[Collected data entries]
+---+

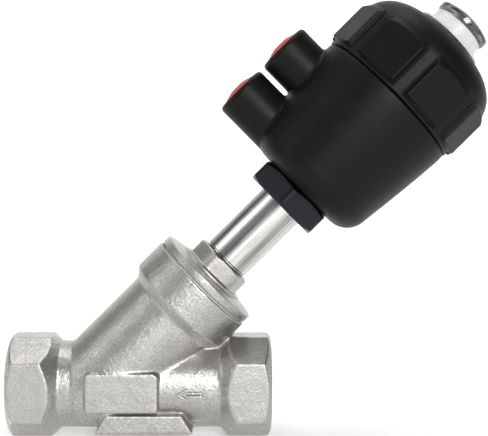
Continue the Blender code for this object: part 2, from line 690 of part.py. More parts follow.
def packing(stem_axis):
    """What guides and seals the stem inside the tube, from the bottom up."""
    inner, outer = STEM_HOLE_R, PACKING_R
    low = TUBE_LOW + TUBE_LIP + SEATED
    piece("guide_bush", sleeve(inner, outer, low, low + GUIDE_BUSH), "white_polymer", stem_axis)
    low += GUIDE_BUSH + SEATED
    middle_r = (inner + outer) / 2
    spring = coil(middle_r, PACKING_SPRING_WIRE, low, low + PACKING_SPRING, PACKING_SPRING_TURNS, 10)
    piece("packing_spring", spring, "spring_steel", stem_axis)
    low += PACKING_SPRING + SEATED
    piece("packing_washer", sleeve(inner, outer, low, low + PACKING_WASHER), "machined_steel", stem_axis)
    low += PACKING_WASHER + SEATED
    for number in range(1, PACKING_RINGS + 1):
        chevron = [
            (inner, low),
            (middle_r, low + CHEVRON_RISE),
            (outer, low),
            (outer, low + CHEVRON_THICK),
            (middle_r, low + CHEVRON_THICK + CHEVRON_RISE),
            (inner, low + CHEVRON_THICK),
        ]
        piece(f"packing_ring_{number}", turned(chevron, SMALL_STEPS), "white_polymer", stem_axis)
        low += CHEVRON_THICK + SEATED
    low += CHEVRON_RISE
    piece("packing_gland", sleeve(inner, outer, low, low + GLAND), "brass", stem_axis)
    low += GLAND + SEATED
    nut = piece("gland_nut", sleeve(inner, outer, low, low + GLAND_NUT), "machined_steel", stem_axis)
    half = GLAND_SLOT_WIDTH / 2
    slot = [(-TUBE_R, -half), (TUBE_R, -half), (TUBE_R, half), (-TUBE_R, half)]
    top = low + GLAND_NUT
    slot_tool = tool("gland_slot", prism(slot, top - GLAND_SLOT_DEPTH, top + OVERCUT), stem_axis)
    boolean(nut, "DIFFERENCE", slot_tool)


# ---- Stem and plug ------------------------------------------------------------------------------
def stem(stem_axis):
    outline = [
        (0, STEM_LOW),
        (STEM_R, STEM_LOW),
        (STEM_R, PISTON_LOW - SEATED),
        (ROD_R, PISTON_LOW - SEATED),
        (ROD_R, STEM_TOP),
        (INDICATOR_PIN_R + RUNNING, STEM_TOP),
        (INDICATOR_PIN_R + RUNNING, STEM_TOP - INDICATOR_PIN - SEATED),
        (0, STEM_TOP - INDICATOR_PIN - SEATED),
    ]
    shaft = piece("stem", turned(outline, SMALL_STEPS), "machined_steel", stem_axis)
    boolean(shaft, "DIFFERENCE", pin_hole("stem_pin_hole", stem_axis))


def pin_hole(name, stem_axis):
    hole = tool(name, rod(PIN_R + RUNNING, -2 * HUB_R, 2 * HUB_R, 12), stem_axis)
    lay_across(hole)
    return hole


def lay_across(obj):
    """Turns a piece made about Z to lie across the stem at the pin's height."""
    obj.location = (0, 0, PIN_HEIGHT)
    obj.rotation_euler = (math.pi / 2, 0, 0)


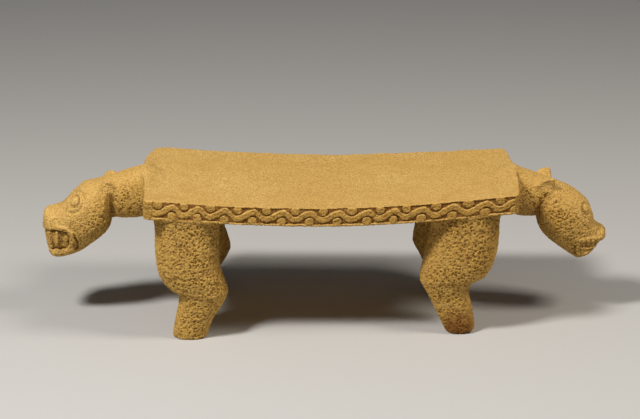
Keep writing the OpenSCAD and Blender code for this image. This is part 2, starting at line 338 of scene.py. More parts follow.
def peck_marks(table, x, y, z, size):
    """1 in the middle of a scattered round peck mark, 0 outside; marks differ in size."""
    p = [np.asarray(c, float) / size + 100 for c in (x, y, z)]
    low = [np.floor(c).astype(np.int32) for c in p]
    best = np.zeros(np.broadcast(*p).shape)
    for step in NEIGHBOURS:
        cell = [a + b for a, b in zip(low, step)]
        i, j, k = [c & 31 for c in cell]
        jx = table[i, j, k]
        jy = table[j, k, i]
        jz = table[k, i, (j + 7) & 31]
        radius = 0.28 + 0.42 * table[(i + 5) & 31, (k + 3) & 31, j]
        r2 = (p[0] - cell[0] - jx) ** 2 + (p[1] - cell[1] - jy) ** 2 + (p[2] - cell[2] - jz) ** 2
        best = np.maximum(best, 1 - r2 / radius ** 2)
    return best


BROAD, MEDIUM, FINE, PITS, CHIPS = (noise_table(seed) for seed in (11, 12, 13, 14, 15))

# ---- the carved band

WAVE_COUNT = 13
WAVE_LEN = 2 * FRIEZE_HALF / WAVE_COUNT
WAVE_AMP = 3.6
WAVE_EDGE = (2.4, 3.4)
BOSS_EDGE = (3.9, 5.2)
BAND_RELIEF = 2.4
GROUND_LEVEL = 0.35
TOP_BOSS_LEVEL = 6.3
LOW_BOSS_LEVEL = -4.9


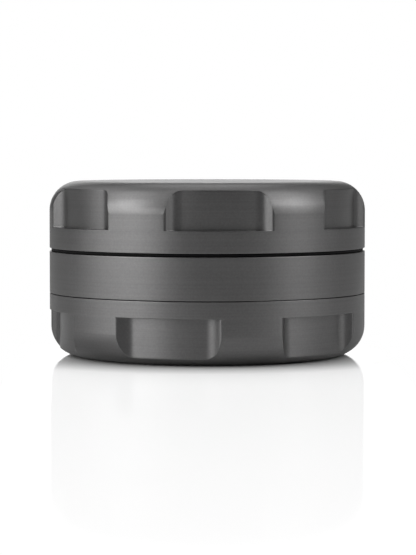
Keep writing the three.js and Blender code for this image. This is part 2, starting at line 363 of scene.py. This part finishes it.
def pocket_plan():
    """(angle, wall radius) across one grip pocket and half the land on each side, from the pocket's
    middle: a concentric floor, a round corner, a flat sloping wall and an eased edge with the land."""
    facing = POCKET_HALF - WALL_SLOPE
    wall_reach = OUTER * math.cos(WALL_SLOPE)
    floor_end = facing + math.acos((CORNER + wall_reach) / (POCKET_FLOOR + CORNER))
    edge_at = facing + math.acos((wall_reach - POCKET_EDGE) / (OUTER - POCKET_EDGE))
    corner, edge = polar(POCKET_FLOOR + CORNER, floor_end), polar(OUTER - POCKET_EDGE, edge_at)
    places = [polar(POCKET_FLOOR, floor_end * k / 9) for k in range(9)]
    places += [corner - polar(CORNER, floor_end + (facing - floor_end) * k / 9) for k in range(10)]
    top = edge + polar(POCKET_EDGE, facing)
    places += [places[-1].lerp(top, k / 3) for k in (1, 2)]
    places += [edge + polar(POCKET_EDGE, facing + (edge_at - facing) * k / 6) for k in range(7)]
    half = [(math.atan2(p.y, p.x), min(p.length, OUTER)) for p in places]
    last, step = half[-1][0], math.pi / POCKETS
    half += [(last + (step - last) * k / 8, OUTER) for k in range(1, 8)]
    return [(-a, r) for a, r in half[:0:-1]] + half + [(step, OUTER)]


def pocketed_side(wall, ledge, height, steps=12):
    """The outside of a stage from its flat end's edge to its joint, as (radius, distance from the flat
    end, easing), where the pocket's wall has a given radius."""
    meet = math.acos(min(1.0, (wall - FLAT) / FILLET))
    path = []
    for k in range(steps):
        t = math.pi / 2 + (meet - math.pi / 2) * k / steps
        path.append((FLAT + FILLET * math.cos(t), FILLET - FILLET * math.sin(t), 0))
    return path + [
        (wall, FILLET - FILLET * math.sin(meet), 0.1),
        (wall, ledge, 0.08),
        (OUTER, ledge, 0.06),
        (OUTER, height, SEAT_BREAK),
    ]


def pocketed(turn, ledge, height, flat_z, way, inside, flat_inside):
    """A stage with grip pockets. Its flat end is at flat_z, and its joint lies way from there."""
    columns = []
    for pocket in range(POCKETS):
        for angle, wall in pocket_plan():
            side = [(r, flat_z + way * d, e) for r, d, e in pocketed_side(wall, ledge, height)]
            path = flat_inside + side + inside
            columns.append((FRONT + turn + TURN * pocket / POCKETS + angle, rounded(path)))
    return grid(columns)


def helix(section, zero, start, end, per_turn=60, pitch=PITCH):
    """A closed ridge that follows a thread, from one turn to another; its ends shrink to points."""
    bm = bmesh.new()
    steps = round((end - start) * per_turn)
    fade_steps = per_turn / 8
    sunk = 0.1  # how far below its root the ridge is when it has faded
    fade_radius = min(r for r, _ in section) - sunk
    rings = []
    for step in range(steps + 1):
        turn = start + step / per_turn
        fade = min(1, step / fade_steps, (steps - step) / fade_steps)
        angle = FRONT + TURN * turn
        ring = []
        for r, z in section:
            radius = fade_radius + (r - fade_radius) * fade
            height = zero + pitch * turn + z * fade
            ring.append(bm.verts.new((radius * math.cos(angle), radius * math.sin(angle), height)))
        rings.append(ring)
    tube(bm, rings)
    bmesh.ops.remove_doubles(bm, verts=bm.verts, dist=HELIX_MERGE)
    bmesh.ops.dissolve_degenerate(bm, edges=bm.edges, dist=HELIX_COLLAPSE)
    return bm


def thread_section(root, crest, gap=0):
    """The section of the thread's ridge, with its crest eased, grown by a gap on its flanks."""

    def half(r):
        return gap + (THREAD_CREST + (NECK + THREAD_DEPTH - r) * THREAD_FLANK) / 2

    shoulder = crest - THREAD_EASE
    return [
        (root, -half(root)),
        (shoulder, -half(shoulder)),
        (crest, THREAD_EASE - half(crest)),
        (crest, half(crest) - THREAD_EASE),
        (shoulder, half(shoulder)),
        (root, half(root)),
    ]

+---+

■ **To be done**
Extract exactly and only the lines above from the line containing "Keep writing the three.js" through the line containing "return [(-a, r)", both end lines included.

■ **Result for this task**
Keep writing the three.js and Blender code for this image. This is part 2, starting at line 363 of scene.py. This part finishes it.
def pocket_plan():
    """(angle, wall radius) across one grip pocket and half the land on each side, from the pocket's
    middle: a concentric floor, a round corner, a flat sloping wall and an eased edge with the land."""
    facing = POCKET_HALF - WALL_SLOPE
    wall_reach = OUTER * math.cos(WALL_SLOPE)
    floor_end = facing + math.acos((CORNER + wall_reach) / (POCKET_FLOOR + CORNER))
    edge_at = facing + math.acos((wall_reach - POCKET_EDGE) / (OUTER - POCKET_EDGE))
    corner, edge = polar(POCKET_FLOOR + CORNER, floor_end), polar(OUTER - POCKET_EDGE, edge_at)
    places = [polar(POCKET_FLOOR, floor_end * k / 9) for k in range(9)]
    places += [corner - polar(CORNER, floor_end + (facing - floor_end) * k / 9) for k in range(10)]
    top = edge + polar(POCKET_EDGE, facing)
    places += [places[-1].lerp(top, k / 3) for k in (1, 2)]
    places += [edge + polar(POCKET_EDGE, facing + (edge_at - facing) * k / 6) for k in range(7)]
    half = [(math.atan2(p.y, p.x), min(p.length, OUTER)) for p in places]
    last, step = half[-1][0], math.pi / POCKETS
    half += [(last + (step - last) * k / 8, OUTER) for k in range(1, 8)]
    return [(-a, r) for a, r in half[:0:-1]] + half + [(step, OUTER)]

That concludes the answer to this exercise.